Van Herk, G. (2012). What is sociolinguistics (Vol. 6). John Wiley & Sons.


5 thoughts on “Language Myth of Being Native-like!”

  1. Geraldine Gras (comment #5):
    Hi Faten,

    Thank you for your post and sharing some of the emotions you went through as a English learner in relation to the concept of “native-like”. I was not present in our last class so I am quite sad to hear all I missed out on. I wanted to reply to your post because I am about to publish my second blog post, which, I believes somewhat relates to issues you’ve underlined in your post.

    I truly believe that as time passes, the term “native-like” will lose it’s definition because “native-like” today has NOTHING to do with the “native-like” of 50 years ago. The students in our second language courses have also changed, however our perception of a language such as English (and how it should be taught), has not. Many factors contribute to this language myth. For example, most learners of English will encounter Shakespeare (from close, or far) at one point in their English learning. I studied Shakespeare year after year in high school and never once did a teacher refer to Shakespeare’s use of English as anything else but “articulate”, “beautiful” or “proper”. Yet, when teachers heard us signing rap songs in English (even with no swear words), we were told to stop as our use of English was no longer “appropriate” or “up to part”. As 15-16 year old students, we were told that the English we understood and used was not acceptable, and we should be “inspired by the original use of English” done by Shakespeare (thy, the, thi… excuse me, what?).

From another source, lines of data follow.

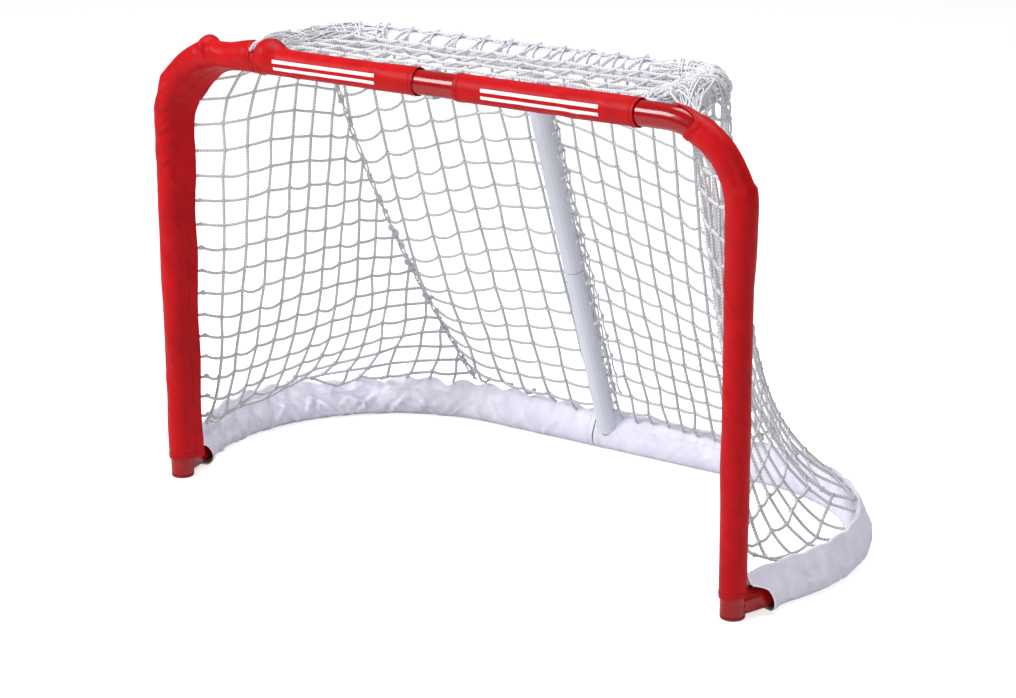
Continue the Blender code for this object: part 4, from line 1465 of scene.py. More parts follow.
@dataclass
class Panel:
    """One panel of netting, laid on a surface and then left to hang.

    Args:
        name: the node that it stands for.
        surface: where its mesh lies before it hangs, by two shares.
        lattice: the two shares where a column and a row cross.
        columns, rows: the numbers of its columns and rows.
        column_slack, row_slack: their spare length at a place.
        seed: for its small differences.
        side: the half that it is made for.
        steps: how long it settles.
        anchor: where a cord that ends on the front edge is made fast.
        tuck: the step from the lower edge into the seam that holds it.
    """

    name: str
    surface: Surface
    lattice: Callable[[float, float], tuple[float, float]]
    columns: Sequence[int]
    rows: Sequence[int]
    column_slack: Callable[[Array], float]
    row_slack: Callable[[Array], float]
    seed: int
    side: Side = Side.RIGHT
    steps: int = 170
    anchor: Optional[Callable[[Array], Array]] = None
    tuck: Optional[Array] = None
    margin: float = 0.012
    edge: float = 0.004

    def edge_knot(self, web: Web, inside: tuple[int, int], outside: tuple[int, int]) -> list[int]:
        """Makes a cord fast where it crosses the panel's edge.

        Args:
            web: the panel's web.
            inside: the crossing inside.
            outside: the next one, outside.

        Returns:
            The held points, from outside in.
        """
        a, b = (np.array(self.lattice(*cross)) for cross in (inside, outside))
        low, high = 0.0, 1.0
        for _ in range(30):
            mid = (low + high) / 2
            p = a + (b - a) * mid
            if 0 <= p[0] <= 1 and 0 <= p[1] <= 1:
                low = mid
            else:
                high = mid
        p = a + (b - a) * low
        spot = self.surface(p[0], p[1])
        if self.tuck is not None and p[1] < self.edge:
            return [web.add(spot + self.tuck, True)]
        held = web.add(spot, True)
        web.knots.add(held)
        if self.anchor is not None and p[0] < self.edge:
            return [web.add(self.anchor(spot), True), held]
        return [held]

    def build(self) -> Piece:
        """Lays the lattice, lets it hang and turns it into twine.

        Returns:
            The panel.
        """
        web = Web(self.seed)
        inside: dict[tuple[int, int], int] = {}
        for c in self.columns:
            for r in self.rows:
                u, v = self.lattice(c, r)
                if self.margin < u < 1 - self.margin and self.margin < v < 1 - self.margin:
                    jitter = web.rng.normal(0, 0.0006 + 0.0014 * (1 - v), 3)
                    inside[c, r] = web.add(self.surface(u, v) + jitter, False)
        web.knots.update(inside.values())
        tracks = [([(c, r) for r in self.rows], self.column_slack) for c in self.columns]
        tracks += [([(c, r) for c in self.columns], self.row_slack) for r in self.rows]
        for track, slack in tracks:
            found = [k for k, cross in enumerate(track) if cross in inside]
            if not found:
                continue
            ids = [inside[track[k]] for k in found]
            first, last = found[0], found[-1]
            if first > 0:
                ids = self.edge_knot(web, track[first], track[first - 1]) + ids
            if last < len(track) - 1:
                ids = ids + self.edge_knot(web, track[last], track[last + 1])[::-1]
            if len(ids) > 1:
                web.strand(ids, slack)
        place = web.settle(self.steps) * self.side.flip
        cords, marked = [], set()
        for line in web.strands:
            marks = [k in web.knots and k not in marked for k in line]
            marked.update(line)
            cords.append((place[line], marks))
        piece = twine_piece(self.name + "_twine", cords, NET_TWINE, TWINE_DRAWN / 2, 0.0036, seed=self.seed)
        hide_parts(self.name)
        return piece


def shelf_outline(angle: float, slack: float = NET_SLACK) -> Array:
    """A point of the net's upper edge round the shelf's right rear corner.

    Args:
        angle: the turn round the corner, none towards +X.
        slack: how far off the tube it lies.

    Returns:
        The point.
    """
    reach = SHELF_CORNER_RADIUS + (NET_OFFSET + slack) * REAR_OUT[1]
    x = SHELF_HALF_WIDTH - SHELF_CORNER_RADIUS + reach * cos(angle)
    y = SHELF_Y - SHELF_CORNER_RADIUS + reach * sin(angle)
    return np.array([x, y, SHELF_Z + (NET_OFFSET + slack) * REAR_OUT[2]])


def base_outline(angle: float) -> Array:
    """A point of the net's lower edge over the skirt's ridge, round the right rear corner.

    Args:
        angle: the turn round the corner, none towards +X.

    Returns:
        The point.
    """
    height = SKIRT_HEIGHT + NET_GAP
    reach = BASE_RADIUS + (NET_OFFSET - (height - BASE_Z) * REAR_OUT[2]) / REAR_OUT[1]
    return np.array([BASE_CENTRE_X + reach * cos(angle), BASE_CENTRE_Y + reach * sin(angle), height])


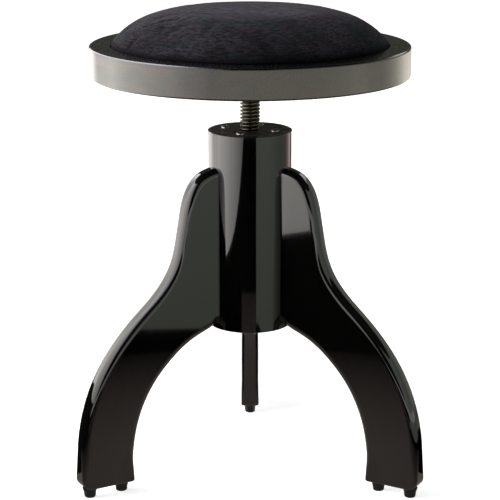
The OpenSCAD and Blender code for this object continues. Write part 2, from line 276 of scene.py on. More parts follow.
@dataclass(frozen=True)
class Finish:
    """A finish: what a surface is made of and how it was finished."""

    name: str
    slot: Slot

    def material(self) -> bpy.types.Material:
        """Find the finish's material, or make it on first use.

        Returns:
            The material.
        """
        found = bpy.data.materials.get(self.name)
        if found:
            return found
        material = bpy.data.materials.new(self.name)
        self.paint(Surface(bare_tree(material)))
        return material

    def paint(self, surface: Surface) -> None:
        """Lay the finish on.

        Args:
            surface: The material's nodes.
        """
        raise NotImplementedError


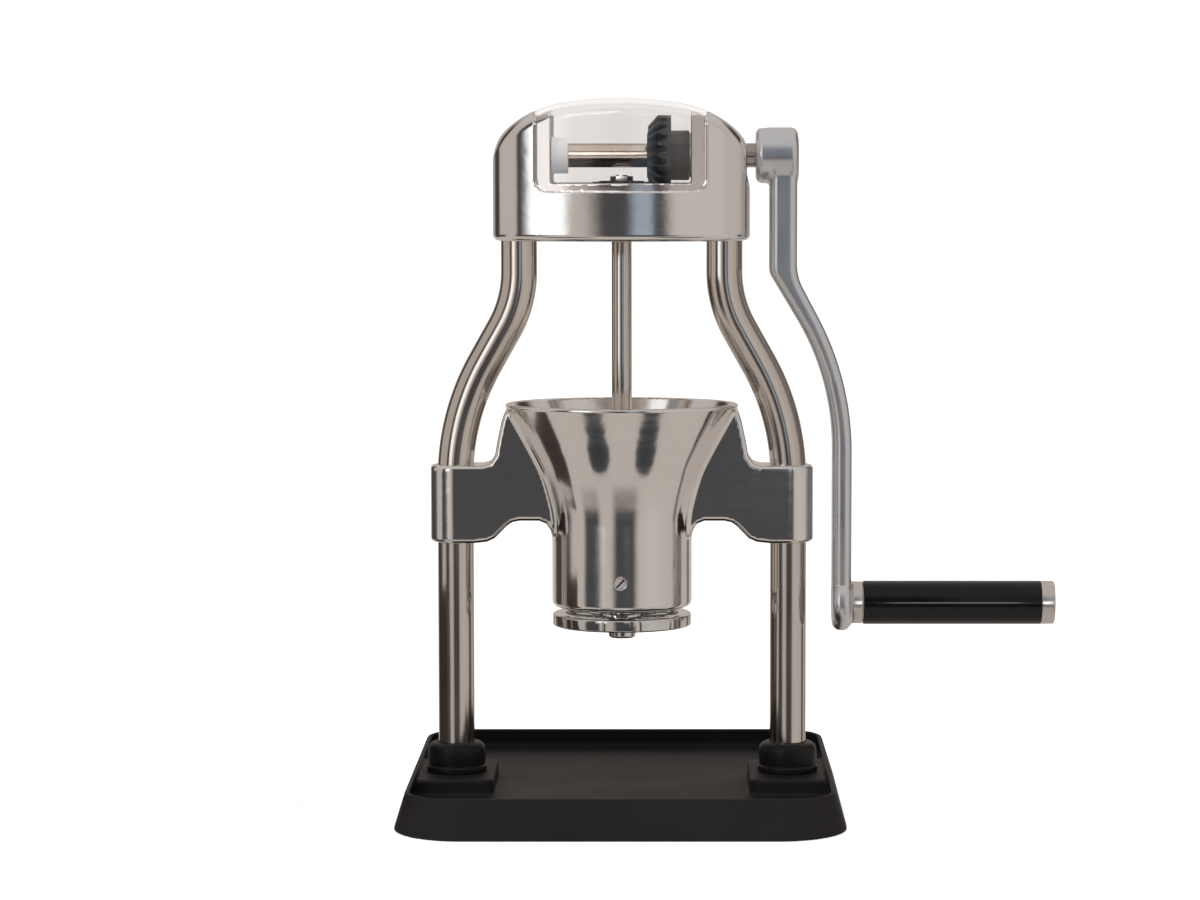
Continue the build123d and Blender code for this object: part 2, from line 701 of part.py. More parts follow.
def grip_clip():
    """Retaining ring at the end of the spindle."""
    return cross_rod(6.2, 204.0, 205.0, GRIP_Z) - cross_rod(3.2, 203.0, 206.0, GRIP_Z)


def grip_tube():
    """Hollow grip that turns on the spindle."""
    return cross_rod(GRIP_R, GRIP_START, GRIP_END, GRIP_Z) - cross_rod(
        GRIP_BORE_R, GRIP_START - 1, GRIP_END + 1, GRIP_Z
    )


def grip_bushes():
    """Two plain bushes between the spindle and the grip."""
    spans = [(GRIP_START, 134.0), (190.0, 203.5)]
    return [
        cross_rod(GRIP_BORE_R, low, high, GRIP_Z)
        - cross_rod(SPINDLE_R + RUNNING_GAP, low - 1, high + 1, GRIP_Z)
        for low, high in spans
    ]


def grip_cap():
    """Turned end cap, with a spigot in the grip."""
    cap = cross_rod(10.75, GRIP_END, CAP_END, GRIP_Z)
    cap = chamfer(cap.edges().filter_by(GeomType.CIRCLE).sort_by(Axis.X)[-1], 0.8)
    return cap + cross_rod(GRIP_BORE_R, SPINDLE_END + 0.5, GRIP_END + 1, GRIP_Z)


def rounded_outline(z, inset, corner):
    """Round-cornered rectangle of the base at one height."""
    width = 2 * (BASE_HALF_WIDTH - inset)
    depth = BASE_BACK - BASE_FRONT - 2 * inset
    return Pos(0, (BASE_BACK + BASE_FRONT) / 2, z) * RectangleRounded(width, depth, corner)


def base_tray():
    """Moulded tray: sloping sides, raised rim, two platforms and a recess for the plate."""
    low = rounded_outline(1.0, 0.0, BASE_CORNER_R)
    high = rounded_outline(RIM_Z, BASE_FLARE, BASE_RIM_CORNER_R)
    tray = loft([low, high])
    mouth = rounded_outline(RIM_Z + 0.01, BASE_FLARE + RIM_WIDTH, BASE_RIM_CORNER_R - RIM_WIDTH)
    foot = rounded_outline(TRAY_FLOOR, BASE_FLARE + RIM_WIDTH + 3.0, BASE_RIM_CORNER_R - 4.0)
    well = loft([foot, mouth])
    for side in (-1, 1):
        middle = Pos(side * (PLATFORM_X + 30), (PLATFORM_FRONT + PLATFORM_BACK) / 2, TRAY_FLOOR - 1)
        depth = PLATFORM_BACK - PLATFORM_FRONT
        platform = extrude(middle * RectangleRounded(60, depth, 6.0), amount=PLATFORM_Z - TRAY_FLOOR + 1)
        well -= platform
    tray -= well
    tray -= extrude(rounded_outline(0.0, 4.5, BASE_CORNER_R - 4.5), amount=TRAY_UNDERSIDE)
    for side in (-1, 1):
        tray -= rod(COLUMN_D / 2, 0, RIM_Z + 1, x=side * LOWER_X)
    return tray


def base_plate():
    """Steel plate that fills the recess and ties the two columns together."""
    outline = rounded_outline(PLATE_BOTTOM, 5.0, BASE_CORNER_R - 5.0)
    plate = extrude(outline, amount=TRAY_UNDERSIDE - PLATE_BOTTOM)
    for side in (-1, 1):
        plate -= base_screw_shape(side * LOWER_X, 0.0)
    return plate


def base_screw_shape(x, recess):
    """Countersunk screw standing on its head, or the hole for it when the recess is zero."""
    screw = rod(BOLT_D / 2, PLATE_BOTTOM, 24.0, x=x)
    screw += Pos(x, 0, PLATE_BOTTOM + 2.0) * Cone(8.0, BOLT_D / 2, 4.0)
    if recess:
        screw -= rod(recess, PLATE_BOTTOM - 1, PLATE_BOTTOM + 2.5, x=x)
    return screw


def base_bolts():
    """Countersunk screws through the plate into the column plugs."""
    return [base_screw_shape(side * LOWER_X, 2.8) for side in (-1, 1)]


def column_plugs():
    """Threaded plugs in the lower ends of the columns."""
    plugs = []
    for side in (-1, 1):
        plug = rod(COLUMN_BORE / 2, TRAY_UNDERSIDE, 30.0, x=side * LOWER_X)
        plugs.append(plug - rod(BOLT_D / 2, TRAY_UNDERSIDE - 1, 24.0, x=side * LOWER_X))
    return plugs


def foot_pad():
    """Non-slip pad under the plate, with holes over the screws."""
    pad = extrude(rounded_outline(0.0, 6.0, BASE_CORNER_R - 6.0), amount=PLATE_BOTTOM)
    for side in (-1, 1):
        pad -= rod(9.0, -1.0, PLATE_BOTTOM + 1, x=side * LOWER_X)
    return pad


def boot(side):
    """Rubber boot round the foot of a column, with a rounded shoulder."""
    sleeve = rod(BOOT_R, PLATFORM_Z, BOOT_TOP, x=side * LOWER_X)
    sleeve = fillet(sleeve.edges().filter_by(GeomType.CIRCLE).sort_by(Axis.Z)[-1], 4.0)
    return sleeve - rod(COLUMN_D / 2, PLATFORM_Z - 1, BOOT_TOP + 1, x=side * LOWER_X)


def mounted_pieces():
    """Every node of the grinder: name and shape."""
    return {
        "head_casting": head_casting(),
        "gear_cover": gear_cover(),
        "cover_screws": cover_screws(),
        "head_grub_screws": head_grub_screws(),
        "crank_bearing_left": crank_bearing(-54.0, -26.5),
        "crank_bearing_right": crank_bearing(CHEEK_X, 61.0),
        "crank_shaft": crank_shaft(),
        "crank_gear": crank_gear(),
        "crank_gear_pin": crank_gear_pin(),
        "crank_washer": crank_washer(),
        "shaft_gear": shaft_gear(),
        "shaft_gear_pin": shaft_gear_pin(),
        "shaft_nut": shaft_nut(),
        "drive_shaft": drive_shaft(),
        "drive_key": drive_key(),
        "head_bush": head_bush(),
        "column_left": column(-1),
        "column_right": column(1),
        "centre_casting": centre_casting(),
        "clamp_screws": clamp_screws(),
        "burr_lock_screw": burr_lock_screw(),
        "bearing_spider": bearing_spider(),
        "spider_bush": spider_bush(),
        "burr_spring": burr_spring(),
        "spring_washer": spring_washer(),
        "shaft_clip": shaft_clip(),
        "inner_burr": inner_burr(),
        "outer_burr": outer_burr(),
        "adjuster_ring": adjuster_ring(),
        "adjuster_nut": adjuster_nut(),
        "crank_arm": crank_arm(),
        "hub_screw": hub_screw(),
        "grip_spindle": grip_spindle(),
        "grip_collar": grip_collar(),
        "grip_clip": grip_clip(),
        "grip_tube": grip_tube(),
        "grip_bushes": grip_bushes(),
        "grip_cap": grip_cap(),
        "boot_left": boot(-1),
        "boot_right": boot(1),
        "base_tray": base_tray(),
        "base_plate": base_plate(),
        "base_bolts": base_bolts(),
        "column_plugs": column_plugs(),
        "foot_pad": foot_pad(),
    }


for node, shape in mounted_pieces().items():
    solids = shape if isinstance(shape, list) else [shape]
    export_step(Compound(children=[s for one in solids for s in one.solids()]), f"parts/{node}.step")
    print(node, round(sum(s.volume for s in solids)))
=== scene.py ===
import math

import bmesh
import bpy
import numpy as np
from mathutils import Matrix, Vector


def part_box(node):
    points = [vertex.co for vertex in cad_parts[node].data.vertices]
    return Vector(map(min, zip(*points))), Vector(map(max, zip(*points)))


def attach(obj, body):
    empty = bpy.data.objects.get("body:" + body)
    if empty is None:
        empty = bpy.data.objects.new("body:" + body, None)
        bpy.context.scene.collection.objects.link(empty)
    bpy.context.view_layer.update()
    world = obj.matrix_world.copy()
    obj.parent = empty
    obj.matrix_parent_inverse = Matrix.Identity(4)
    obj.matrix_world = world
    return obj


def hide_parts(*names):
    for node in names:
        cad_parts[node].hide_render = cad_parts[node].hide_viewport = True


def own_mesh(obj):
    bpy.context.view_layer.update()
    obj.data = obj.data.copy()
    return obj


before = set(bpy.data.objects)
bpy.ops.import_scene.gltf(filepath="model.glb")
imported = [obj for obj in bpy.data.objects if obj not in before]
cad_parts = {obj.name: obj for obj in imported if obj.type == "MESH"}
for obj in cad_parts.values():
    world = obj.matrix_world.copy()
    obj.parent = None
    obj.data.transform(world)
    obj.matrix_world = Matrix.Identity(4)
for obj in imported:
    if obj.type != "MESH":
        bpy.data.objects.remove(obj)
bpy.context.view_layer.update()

# ---- Studio -----------------------------------------------------------------------------------
# A white sweep under and behind the grinder, a light tent round it, two soft lights, and the
# camera above the hopper, looking slightly down. Dark strips in the tent give the metal its bands.

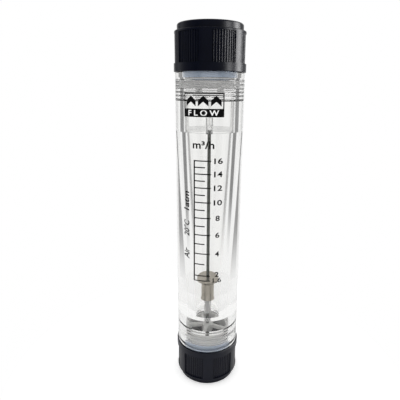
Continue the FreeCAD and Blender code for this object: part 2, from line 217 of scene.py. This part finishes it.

    Students are only exposed to one form of a language, and this varies from country to country. In North America you are encouraged to use American English, while in Europe – the original English spoken by real Englishmen is the point of reference (UK). In order places such as St-Marteen, you must use local English with a mix of Creole – or else you stand out, not in such a great way. We only expose students to what we believe is the “proper” form of the language, but then ask them to communicate in various contexts using the same old form. In my book, that’s pretty much the same as asking students to always walk – no matter if they’re late, if it’s a race, if their friends are hopping or if the ground as turned into broken glass. We guarantee they’ll miss out on conversations, on the fun.

    I am not sure there’s a solution except the one of showing students that an English speaker has no mold, or specific accent or pronunciation. A English speaker comes in all shapes, sizes and colours. An English speaker uses English to communicate. If he or she does so successfully (is understood), then native-like or not, who cares (a lot of people, I know…).


  2. Emmanouela Tisizi:
    Dear Faten,
    Thank you for sharing this post! The fact that many ESL teachers are being discriminated against merely for not sounding (or looking!) native-like is indeed very depressing. I believe that the way to confront this is through research coupled with theory. By conducting and publishing studies on the benefits of multilingual and multicultural classrooms not only do we legitimize all the linguistic and cultural resources of the students, but also those of the teachers. I like to think that the more researchers and theorists find evidence to support their case, the more the institutions around the world will be forced to take these into account and adjust their hiring practices.


  3. Hi Faten,

    Thanks for sharing your experience and opinions with us. The TESOL training is Saudi Arabia is quite new to me and the story-telling training is interesting! However, I think there is nothing like “wrong” in pursuing native-like English because we want others to better understand us. To put ourselves in others’ shoes, we feel much easier and more comfortable talking with people who can speak our mother tongue fluently or at at least clearly. Communication is a process in which both sides are exchanging information and negotiating for meaning. You won’t want to leave the burden to the other side trying really hard to guess what you mean. That being said, accent is reasonable and understandable as well. We can hardly erase that part in our L2, no matter how hard we try. What I want to state is that we should not stop making the effort to improve our pronunciation, meanwhile it is not sensible to judge a person, especially a teacher, by his or her accent. The ideology that is to be passed on to students ought to cover both the necessity to improve their pronunciation together with recognition of their own unique identity. Though saying is always easier than doing, we would find the best way to articulate the idea anyway.



  4. Thank you for sharing this, Faten!

    I think being a native-like speaker is not a bad idea, but the question is: to what extent is it possible for a person who learned English as a second language to speak “native-like” English? This leads to another question: What is the standard that should be set for English as a foreign or second language? In some countries like my country and yours we are encouraged to be a native-like speaker, while we are not equipped to do so. It is especially unlikely to be native-like when the language is learned after the critical period for language learning as it becomes harder for learners to pick up the accent of any of the versions of the target language. I think this idea still has a strong presence in traditional education systems, but the idea of being native-like has started to sound old fashioned as people recognise that the main purpose of language learning is communication and the goal of learning L2 would be achieved as long as the learners could communicate and express themselves clearly using L2.



  5. Thank you very much for such an interesting and engaging blog post, Faten! I think you’ve done a great job of critiquing the dubious concept of “native-like proficiency,” and it was really cool to read about your personal experiences learning and teaching English in Saudi Arabia. In response to your second question, I believe that recruiting teachers who do not necessarily sound “native-like” is incredibly important for second language learning, as the teacher’s variety of the target language might seem attainable to students who would otherwise feel deficient compared to native speakers. In this way, teachers who do not sound “native-like” serve as positive models for second language learners by broadening the scope of who can speak a language skillfully and proficiently. Thanks, Faten!